As tensões comerciais também tendem a se ampliar, se ou quando uma recuperação econômica global ocorrer. Os impulsionadores do aumento do protecionismo comercial permanecem em vigor e provavelmente serão exacerbados pela deterioração das relações EUA-China durante a pandemia. O acordo comercial de primeira fase alcançado entre os dois Estados corre o risco de ser abandonado, apresentando riscos para uma recuperação pós-covid-19 nos volumes do comércio global.
Com algumas exceções, os mercados emergentes (MEs) se beneficiarão de um retorno recente à estabilidade nos mercados financeiros globais, permitindo que a maioria deles evite as graves pressões no balanço de pagamentos causadas por rápidas saídas de capital.

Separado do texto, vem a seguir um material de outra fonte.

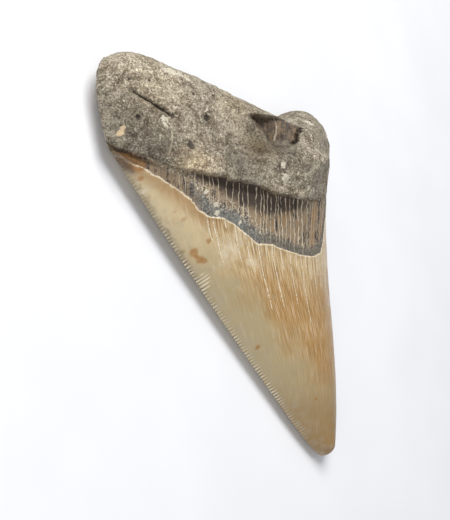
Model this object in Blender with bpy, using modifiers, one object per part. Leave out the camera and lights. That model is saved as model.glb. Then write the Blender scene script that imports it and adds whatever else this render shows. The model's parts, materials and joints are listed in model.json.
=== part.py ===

No entanto, a sustentabilidade da dívida de longo prazo em muitos EMs será enfraquecida pela pandemia, à medida que os governos aplicam gastos adicionais e a fraca atividade econômica prejudica as receitas.
Em alguns casos, como na África do Sul, a covid-19 exacerbou as debilidades existentes nas finanças públicas, enquanto a queda simultânea nos preços globais das commodities também atingiu muitos países produtores de petróleo.
As finanças governamentais tensas também podem levar alguns governos a buscar fontes alternativas de receita, possivelmente levando a alterações de contratos ou expropriação em setores mais lucrativos.
As mudanças regulatórias podem aumentar os royalties do governo, potencialmente enfraquecendo os ambientes operacionais.
A pandemia provavelmente aumentará os riscos de crédito soberano nos próximos trimestres. Muitos países implementaram amplos pacotes de estímulo fiscal para apoiar o setor privado, financiar gastos adicionais com saúde e investir em uma recuperação pós-covid-19, tudo em um momento de redução das receitas do governo.
Para muitos EMs, isso pesará na sustentabilidade da dívida. No primeiro semestre de 2020, um terço das ações de ratings soberanos da Moody's relacionadas à covid-19 e todos os soberanos rebaixados eram EMs.